▶ OBJECTIVE
In the lines below, how many hold the word "record"? Answer only with the number.
━━━ DATA SHOWN ━━━
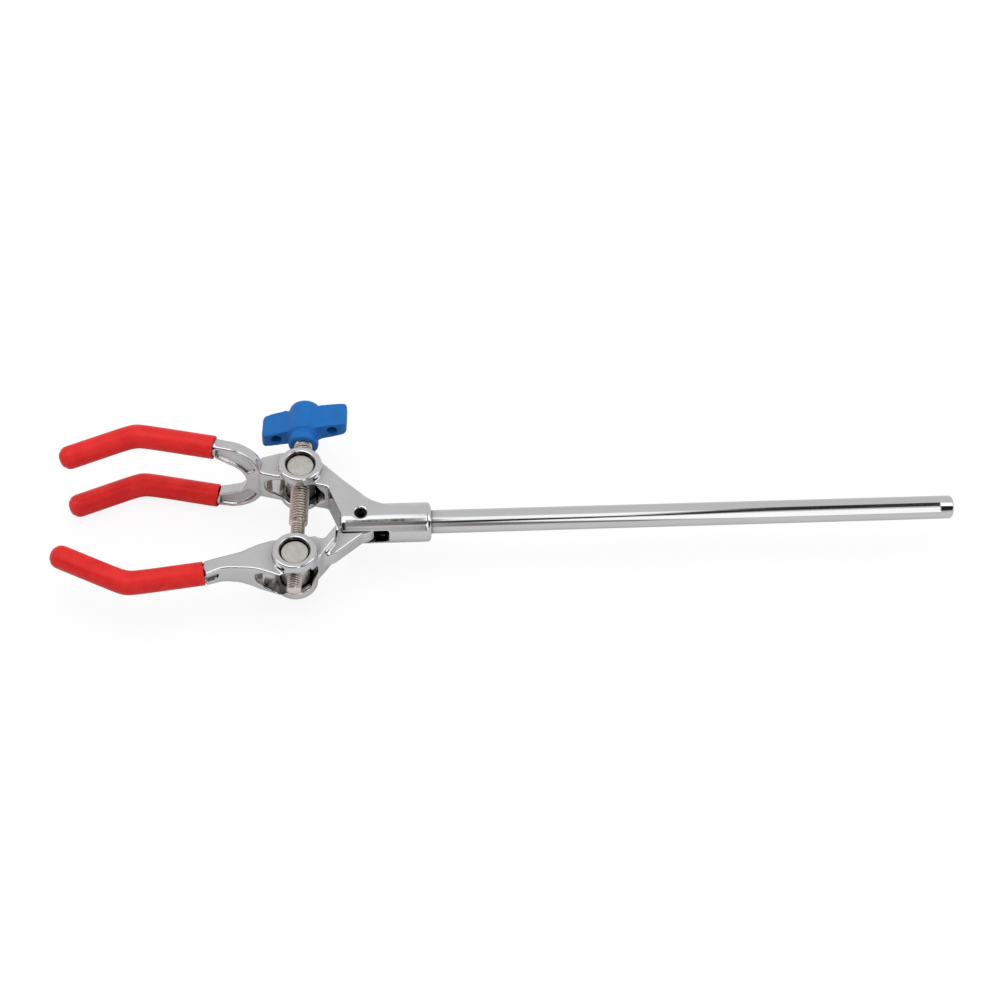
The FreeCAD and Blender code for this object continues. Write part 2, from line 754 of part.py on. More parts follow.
def make_knob():
    """The moulded wing knob: a turned hub with two tapered wings, tilted about the screw."""
    body = new_body("wing_knob")
    start = S["knob_stand_off"]
    wing_start = start + S["knob_nose_length"]
    end = start + S["knob_length"]
    hub, nose = S["knob_hub_diameter"] * HALF, S["knob_nose_diameter"] * HALF
    soft = S["knob_end_round"]
    bore = S["screw_thick_diameter"] * HALF + S["fit_gap"]
    seat = start + S["knob_bore_depth"]
    sketch = screw_sketch(body, "HubProfile")
    outline(sketch, [
        (bore, start),
        (nose, start),
        (hub, wing_start),
        (hub, end - soft),
        (hub - soft * 0.3, end - soft * 0.3),
        (hub - soft, end),
        (0, end),
        (0, seat),
        (bore, seat),
    ])
    turned(body, sketch)

    plane = doc.addObject("PartDesign::Plane", "WingPlane")
    body.addObject(plane)
    plane.AttachmentSupport = [(sketch, "")]
    plane.MapMode = "ObjectXY"
    tilt = FreeCAD.Rotation(FreeCAD.Vector(0, -1, 0), S["knob_wing_tilt"].value)
    plane.AttachmentOffset = FreeCAD.Placement(FreeCAD.Vector(), tilt)
    bind(plane, "AttachmentOffset.Rotation.Angle", S["knob_wing_tilt"] * Size(1.0, "1 deg"))
    span = S["knob_span"] * HALF
    inset = (S["knob_wing_depth"] - S["knob_wing_end_depth"]) * HALF
    for side, tag in ((1, "Right"), (-1, "Left")):
        root = wing_section(body, f"{tag}WingRoot", plane, (bore + 0.4) * side, wing_start,
                            S["knob_wing_depth"], S["knob_wing_thickness"])
        far = wing_section(body, f"{tag}WingEnd", plane, span * side, wing_start + inset * HALF,
                           S["knob_wing_end_depth"], S["knob_wing_end_thickness"])
        wing = body.newObject("PartDesign::AdditiveLoft", f"{tag}Wing")
        wing.Profile = root
        wing.Sections = [far]
        wing.Ruled = True
    doc.recompute()
    corners = wing_edges(wing.Shape, plane, span.value)
    dress(body, "Fillet", wing, corners, S["knob_wing_corner"])

    sketch = body.newObject("Sketcher::SketchObject", "WingHoles")
    sketch.AttachmentSupport = [(plane, "")]
    sketch.MapMode = "ObjectXZ"
    sketch.AttachmentOffset = FreeCAD.Placement()
    bind(sketch, "AttachmentOffset.Base.z", -wing_start)
    for side, tag in ((1, "r"), (-1, "l")):
        ring(sketch, (S["knob_hole_spread"] * HALF * side, 0), S["knob_hole_diameter"] * HALF, tag)
    extrude(body, "Pocket", sketch, S["knob_hole_depth"], both_ways=False)
    return body


def wing_section(body, name, plane, distance, start, depth, thickness):
    """A wing's rectangular section at a distance from the screw's axis."""
    sketch = body.newObject("Sketcher::SketchObject", name)
    sketch.AttachmentSupport = [(plane, "")]
    sketch.MapMode = "ObjectYZ"
    sketch.AttachmentOffset = FreeCAD.Placement()
    bind(sketch, "AttachmentOffset.Base.z", distance)
    half = thickness * HALF
    outline(sketch, [(start, -half), (start + depth, -half), (start + depth, half), (start, half)])
    return sketch


def make_sleeve(name, start, way, proximal, distal, bend_side, height):
    """A soft closed-end sleeve over a finger: a bent tube with a domed tip."""
    body = new_body(name)
    radius = S["sleeve_diameter"] * HALF
    bore = S["finger_diameter"] * HALF + S["sleeve_bore_gap"]
    spine = new_sketch(body, name + "Line", "XY_Plane", (0, 0, height))
    points = sleeve_spine(start, way, proximal, distal, bend_side, radius)
    outline(spine, points, closed=False)
    sweep(body, "AdditivePipe", name + "Outside", spine, radius)
    dome = new_sketch(
        body, name + "Dome", "XY_Plane", (*points[-1], height), ((0, 0, 1), tip_way(way, bend_side)))
    ahead = [(radius * reach, radius * across) for reach, across in DOME]
    outline(dome, [(0, 0), (0, radius)] + ahead + [(radius, 0)])
    turned(body, dome, axis="H_Axis")
    core = new_sketch(body, name + "BoreLine", "XY_Plane", (0, 0, height))
    outline(core, finger_core(
        start, way, proximal, distal, bend_side,
        shift=S["finger_collar"], short=S["finger_tip_gap"] - 0.1), closed=False)
    sweep(body, "SubtractivePipe", name + "Bore", core, bore, mitred=True)
    return body


def check_and_export(bodies):
    """Stops on any failed object or bad shape, then writes one STEP file per body."""
    doc.recompute()
    for item in doc.Objects:
        if "Invalid" in item.State or "Error" in item.State:
            raise RuntimeError(f"{item.Label} did not build: {item.State}")
    os.makedirs("parts", exist_ok=True)
    for body in bodies:
        shape = body.Shape
        if shape.isNull() or not shape.isValid():
            raise RuntimeError(f"{body.Label} has no valid shape")
        if len(shape.Solids) != 1:
            raise RuntimeError(f"{body.Label} has {len(shape.Solids)} solids")
        shape.exportStep(os.path.join("parts", body.Label + ".step"))
        box = shape.BoundBox
        print(f"{body.Label}: {shape.Volume:.1f} mm3, x {box.XMin:.1f} to {box.XMax:.1f},"
              f" y {box.YMin:.1f} to {box.YMax:.1f}, z {box.ZMin:.1f} to {box.ZMax:.1f}")


fork = (FORK_START, FORK_WAY, S["fork_proximal"], S["fork_distal"], 1)
single = (SINGLE_START, SINGLE_WAY, S["single_proximal"], S["single_distal"], -1)
check_and_export([
    make_fixed_jaw(),
    make_moving_jaw(),
    make_rod(),
    make_pin(),
    make_trunnion("upper_trunnion", FIXED_TRUNNION, S["fixed_boss_bottom"], S["screw_thick_diameter"]),
    make_trunnion("lower_trunnion", MOVING_TRUNNION, S["moving_boss_bottom"], S["screw_thin_diameter"]),
    make_screw(),
    make_knob(),
    make_sleeve("upper_finger_sleeve", *fork, S["fork_half_spread"]),
    make_sleeve("lower_finger_sleeve", *fork, -S["fork_half_spread"]),
    make_sleeve("single_finger_sleeve", *single, 0),
])
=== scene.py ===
"""The looks of a three-prong laboratory clamp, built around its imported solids.

The plated castings, the wing knob and the turned parts are refined copies of their solids.
The finger sleeves, the rod and the two-handed screw thread are surfaces worked out here.
Lengths are in millimetres in the hinge frame, whose origin is the hinge axis, with +X towards
the rod's free end, +Y towards the knob and +Z along the hinge pin; meshes are in metres.
"""

from __future__ import annotations

import json
import logging
import math
from dataclasses import dataclass, replace
from enum import Enum
from typing import Protocol

import bmesh
import bpy
import numpy as np
from mathutils import Matrix, Vector

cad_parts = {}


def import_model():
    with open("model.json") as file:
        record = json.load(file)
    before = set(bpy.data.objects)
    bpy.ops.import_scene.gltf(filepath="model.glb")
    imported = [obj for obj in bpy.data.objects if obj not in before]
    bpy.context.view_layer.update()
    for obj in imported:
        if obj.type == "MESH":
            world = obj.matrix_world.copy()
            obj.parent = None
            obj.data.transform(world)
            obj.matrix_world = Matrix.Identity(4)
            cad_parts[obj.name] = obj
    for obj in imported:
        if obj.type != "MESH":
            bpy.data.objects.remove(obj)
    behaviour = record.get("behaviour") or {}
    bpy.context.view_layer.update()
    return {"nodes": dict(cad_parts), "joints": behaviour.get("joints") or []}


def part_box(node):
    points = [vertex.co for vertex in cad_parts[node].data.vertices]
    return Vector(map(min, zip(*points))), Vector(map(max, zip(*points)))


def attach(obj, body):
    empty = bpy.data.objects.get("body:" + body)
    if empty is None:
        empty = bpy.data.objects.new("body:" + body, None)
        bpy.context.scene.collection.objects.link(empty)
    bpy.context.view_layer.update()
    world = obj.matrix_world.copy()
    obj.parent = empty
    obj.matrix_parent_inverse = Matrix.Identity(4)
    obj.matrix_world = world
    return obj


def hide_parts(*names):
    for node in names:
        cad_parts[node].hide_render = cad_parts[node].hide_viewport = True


LOG = logging.getLogger("three_prong_clamp")
MM = 0.001
# The threads' spacings are as measured on the photograph, at the model's scale.
PITCH_COARSE = 1.38
PITCH_FINE = 1.15
THREAD_DEPTH = 0.58
THREAD_ROUNDNESS = 1.3
# The part of a noise's range, and of an openness's, that is stretched over its whole effect.
NOISE_LOW, NOISE_HIGH = 0.3, 0.7
POCKET_LOW, POCKET_HIGH = 0.30, 0.90
# Points closer than these, in metres, are one point.
SOLID_MERGE = 1e-6
LOFT_MERGE = 1e-7
# A length in millimetres, below which a distance is not divided by.
LEAST_DISTANCE = 1e-6
Colour = tuple[float, float, float]


class Turn(Enum):
    """The side to which a finger's end run turns from its first run."""

    TOWARDS_KNOB = 1
    AWAY_FROM_KNOB = -1


class Hand(Enum):
    """The hand of a screw thread."""

    RIGHT = 1
    LEFT = -1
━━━
▶ FULL ANSWER
2